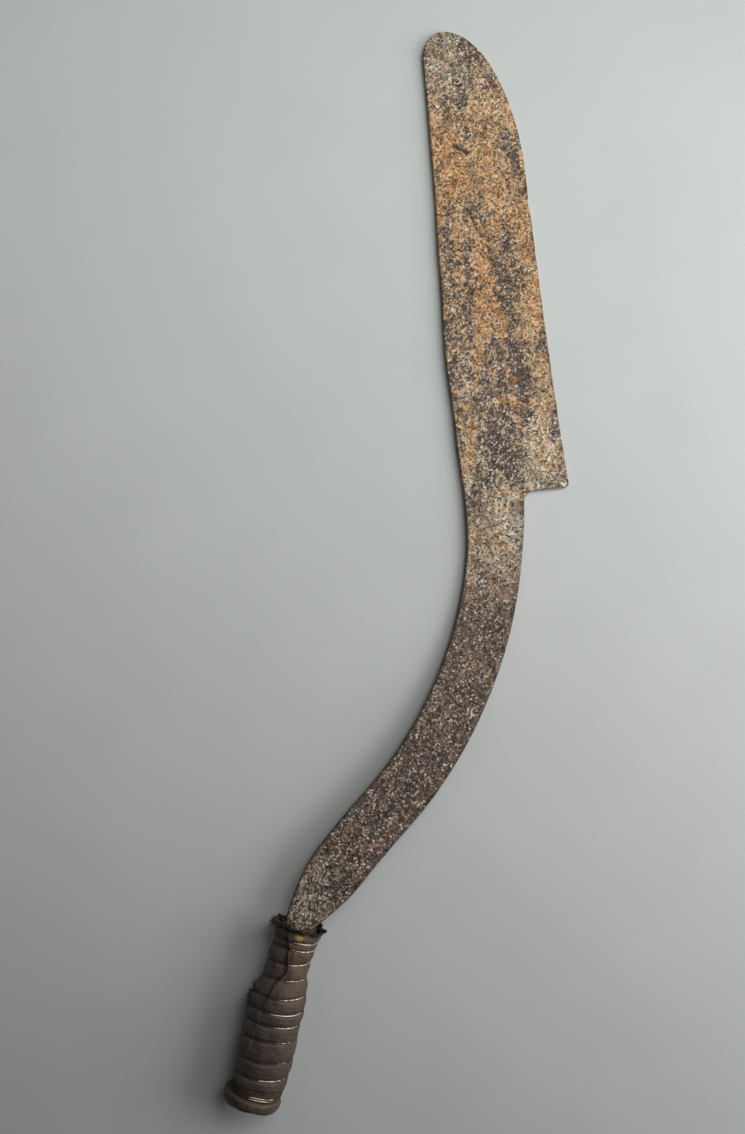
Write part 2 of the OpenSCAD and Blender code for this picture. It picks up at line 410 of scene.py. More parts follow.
@dataclass(frozen=True)
class RustedIron(Look):
    """Wrought iron, hammer forged and long rusted in the open.

    Its scale is dark and grainy, the rust on it dull ochre and orange, and high spots are rubbed pale.
    """

    title = "wrought_iron_forged_and_rusted"
    # Real grit is 0.2 to 0.5 mm. It is drawn two to three times as coarse, so that it still shows.
    grit_mm: float = 0.95
    lump_mm: float = 2.6
    crust_mm: float = 2.6
    mottle_mm: float = 6.0
    streak_mm: float = 15.0
    fray_mm: float = 1.6
    # Rust follows the hammer's drawing out, so its patches are about two and a half times as long as wide.
    drawn: tuple[float, float, float] = (1.0, 0.4, 1.0)
    scale_dark: str = "#705c50"
    scale_brown: str = "#a88e78"
    pit: str = "#2b2122"
    pale: str = "#fbf4e6"
    sand: str = "#b9a78c"
    # Darker along the outline: partly rust on the edges, partly painted shade on the rounded rims
    rim: str = "#4d413b"
    deep: str = "#1b1617"
    bump_mm: float = 0.6
    metal_share: float = 0.12
    # Where on its scale a tint is half laid on, then each tint's colour, fullest cover and width of its soft edge
    half_laid: float = 0.45
    tints: tuple[tuple[Tint, str, float, float], ...] = (
        (Tint.DARK, "#544540", 0.82, 0.7),
        (Tint.GREY, "#bda88f", 0.85, 0.6),
        (Tint.PURPLE, "#7d5b52", 0.85, 0.5),
        (Tint.OCHRE, "#cfa87c", 0.9, 0.55),
        (Tint.ORANGE, "#cf9761", 0.8, 0.45),
    )

    def grains(self, made: Finish, place: Any, size_mm: float) -> Any:
        """Gives three random values of loose grains, which differ from each grain to the next."""
        cells = made.add("ShaderNodeTexVoronoi", {}, {"Vector": place, "Scale": 1 / (size_mm * MM)})
        return made.add("ShaderNodeSeparateColor", {}, {0: cells.outputs["Color"]}).outputs

    def fill(self, made: Finish) -> None:
        """Adds the material's nodes.

        Args:
            made: The material that they are added to.
        """
        place = made.mark("lay", "Vector")
        drawn = made.stretched(place, self.drawn)
        fine = made.noise(place, self.grit_mm, 4.0, 0.75)
        grit = fine["Fac"]
        crust = made.noise(place, self.crust_mm, 4.0, 0.65)["Fac"]
        mottle = made.noise(drawn, self.mottle_mm, 4.0, 0.65)["Fac"]
        streak = made.noise(drawn, self.streak_mm, 3.0, 0.6)["Fac"]
        # The fine noise frays the edges of the grains.
        fray = {0: fine["Color"], 1: (self.fray_mm * MM,) * 3, 2: place}
        frayed = made.add("ShaderNodeVectorMath", {"operation": "MULTIPLY_ADD"}, fray).outputs[0]
        grains, lumps = (self.grains(made, frayed, size) for size in (self.grit_mm, self.lump_mm))
        broken = made.piled(mottle, (crust, 0.8), (streak, 1.3), (lumps[0], 0.22), (grains[0], 0.1))
        stir = made.ramp(broken, (1.5, 1.92), (-0.4, 0.4), clamp=False)
        coats = [(made.ramp(stir, (-0.3, 0.3), **SOFT), self.scale_brown)]
        for tint, colour, most, spread in self.tints:
            stirred = made.math("ADD", stir, made.mark(tint.value))
            edge = (self.half_laid - spread / 2, self.half_laid + spread / 2)
            coats.append((made.ramp(stirred, edge, (0.0, most), **SOFT), colour))
        tinted = made.layers(self.scale_dark, coats)
        # Each grain is lighter or darker than the next, which gives the sandy look.
        shade = made.ramp(grains[0], (0.0, 1.0), (0.3, 1.62))
        for source, span in ((lumps[1], (0.74, 1.26)), (grit, (-0.1, 2.1))):
            shade = made.math("MULTIPLY", shade, made.ramp(source, (0.0, 1.0), span))
        multiply = {"data_type": "RGBA", "blend_type": "MULTIPLY"}
        grainy = made.add("ShaderNodeMix", multiply, {0: 1.0, 6: tinted, 7: shade}).outputs[2]
        # Bright grains are dusty, high ones rubbed pale, and some have fallen out.
        dusty = made.ramp(grains[0], (0.7, 1.0), (0.0, 0.4))
        holes = made.ramp(grains[2], (0.82, 0.9), (0.0, 0.8))
        rubbed = made.piled(grains[1], (made.mark(Tint.PALE.value), 0.13), (crust, 0.3))
        flecks = made.ramp(rubbed, (1.085, 1.15), (0.0, 0.9))
        fleck = made.layers(self.sand, [(lumps[2], self.pale)])
        coats = [(dusty, self.sand), (holes, self.pit), (flecks, fleck)]
        # The rim coat is partly rust on the edges and partly painted shade on the rounded rims.
        coats += [(made.mark("rim"), self.rim), (made.mark("deep"), self.deep)]
        made.close(
            Base_Color=made.layers(grainy, coats),
            Roughness=made.ramp(crust, (0.3, 0.7), (0.55, 0.9)),
            Normal=made.bump(made.piled(grit, (crust, 1.2)), self.bump_mm),
            Metallic=self.metal_share,
        )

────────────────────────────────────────

**Goal:**
All of the material above needs to be copied exactly.

**Response:**
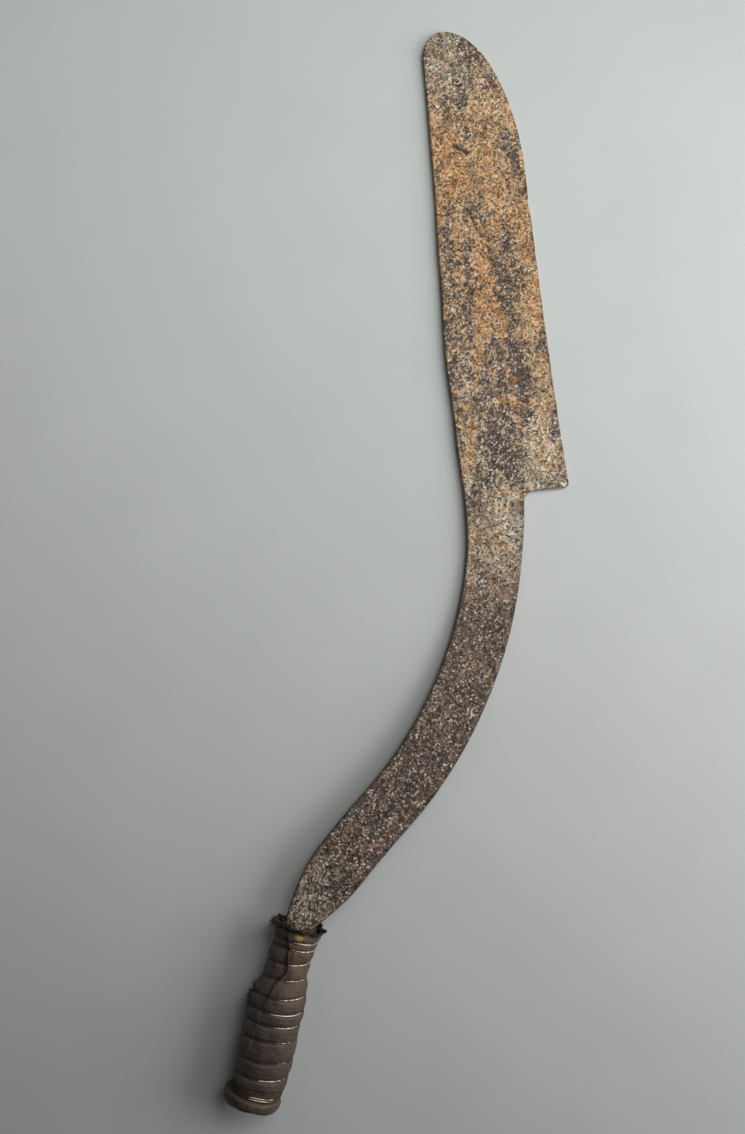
Write part 2 of the OpenSCAD and Blender code for this picture. It picks up at line 410 of scene.py. More parts follow.
@dataclass(frozen=True)
class RustedIron(Look):
    """Wrought iron, hammer forged and long rusted in the open.

    Its scale is dark and grainy, the rust on it dull ochre and orange, and high spots are rubbed pale.
    """

    title = "wrought_iron_forged_and_rusted"
    # Real grit is 0.2 to 0.5 mm. It is drawn two to three times as coarse, so that it still shows.
    grit_mm: float = 0.95
    lump_mm: float = 2.6
    crust_mm: float = 2.6
    mottle_mm: float = 6.0
    streak_mm: float = 15.0
    fray_mm: float = 1.6
    # Rust follows the hammer's drawing out, so its patches are about two and a half times as long as wide.
    drawn: tuple[float, float, float] = (1.0, 0.4, 1.0)
    scale_dark: str = "#705c50"
    scale_brown: str = "#a88e78"
    pit: str = "#2b2122"
    pale: str = "#fbf4e6"
    sand: str = "#b9a78c"
    # Darker along the outline: partly rust on the edges, partly painted shade on the rounded rims
    rim: str = "#4d413b"
    deep: str = "#1b1617"
    bump_mm: float = 0.6
    metal_share: float = 0.12
    # Where on its scale a tint is half laid on, then each tint's colour, fullest cover and width of its soft edge
    half_laid: float = 0.45
    tints: tuple[tuple[Tint, str, float, float], ...] = (
        (Tint.DARK, "#544540", 0.82, 0.7),
        (Tint.GREY, "#bda88f", 0.85, 0.6),
        (Tint.PURPLE, "#7d5b52", 0.85, 0.5),
        (Tint.OCHRE, "#cfa87c", 0.9, 0.55),
        (Tint.ORANGE, "#cf9761", 0.8, 0.45),
    )

    def grains(self, made: Finish, place: Any, size_mm: float) -> Any:
        """Gives three random values of loose grains, which differ from each grain to the next."""
        cells = made.add("ShaderNodeTexVoronoi", {}, {"Vector": place, "Scale": 1 / (size_mm * MM)})
        return made.add("ShaderNodeSeparateColor", {}, {0: cells.outputs["Color"]}).outputs

    def fill(self, made: Finish) -> None:
        """Adds the material's nodes.

        Args:
            made: The material that they are added to.
        """
        place = made.mark("lay", "Vector")
        drawn = made.stretched(place, self.drawn)
        fine = made.noise(place, self.grit_mm, 4.0, 0.75)
        grit = fine["Fac"]
        crust = made.noise(place, self.crust_mm, 4.0, 0.65)["Fac"]
        mottle = made.noise(drawn, self.mottle_mm, 4.0, 0.65)["Fac"]
        streak = made.noise(drawn, self.streak_mm, 3.0, 0.6)["Fac"]
        # The fine noise frays the edges of the grains.
        fray = {0: fine["Color"], 1: (self.fray_mm * MM,) * 3, 2: place}
        frayed = made.add("ShaderNodeVectorMath", {"operation": "MULTIPLY_ADD"}, fray).outputs[0]
        grains, lumps = (self.grains(made, frayed, size) for size in (self.grit_mm, self.lump_mm))
        broken = made.piled(mottle, (crust, 0.8), (streak, 1.3), (lumps[0], 0.22), (grains[0], 0.1))
        stir = made.ramp(broken, (1.5, 1.92), (-0.4, 0.4), clamp=False)
        coats = [(made.ramp(stir, (-0.3, 0.3), **SOFT), self.scale_brown)]
        for tint, colour, most, spread in self.tints:
            stirred = made.math("ADD", stir, made.mark(tint.value))
            edge = (self.half_laid - spread / 2, self.half_laid + spread / 2)
            coats.append((made.ramp(stirred, edge, (0.0, most), **SOFT), colour))
        tinted = made.layers(self.scale_dark, coats)
        # Each grain is lighter or darker than the next, which gives the sandy look.
        shade = made.ramp(grains[0], (0.0, 1.0), (0.3, 1.62))
        for source, span in ((lumps[1], (0.74, 1.26)), (grit, (-0.1, 2.1))):
            shade = made.math("MULTIPLY", shade, made.ramp(source, (0.0, 1.0), span))
        multiply = {"data_type": "RGBA", "blend_type": "MULTIPLY"}
        grainy = made.add("ShaderNodeMix", multiply, {0: 1.0, 6: tinted, 7: shade}).outputs[2]
        # Bright grains are dusty, high ones rubbed pale, and some have fallen out.
        dusty = made.ramp(grains[0], (0.7, 1.0), (0.0, 0.4))
        holes = made.ramp(grains[2], (0.82, 0.9), (0.0, 0.8))
        rubbed = made.piled(grains[1], (made.mark(Tint.PALE.value), 0.13), (crust, 0.3))
        flecks = made.ramp(rubbed, (1.085, 1.15), (0.0, 0.9))
        fleck = made.layers(self.sand, [(lumps[2], self.pale)])
        coats = [(dusty, self.sand), (holes, self.pit), (flecks, fleck)]
        # The rim coat is partly rust on the edges and partly painted shade on the rounded rims.
        coats += [(made.mark("rim"), self.rim), (made.mark("deep"), self.deep)]
        made.close(
            Base_Color=made.layers(grainy, coats),
            Roughness=made.ramp(crust, (0.3, 0.7), (0.55, 0.9)),
            Normal=made.bump(made.piled(grit, (crust, 1.2)), self.bump_mm),
            Metallic=self.metal_share,
        )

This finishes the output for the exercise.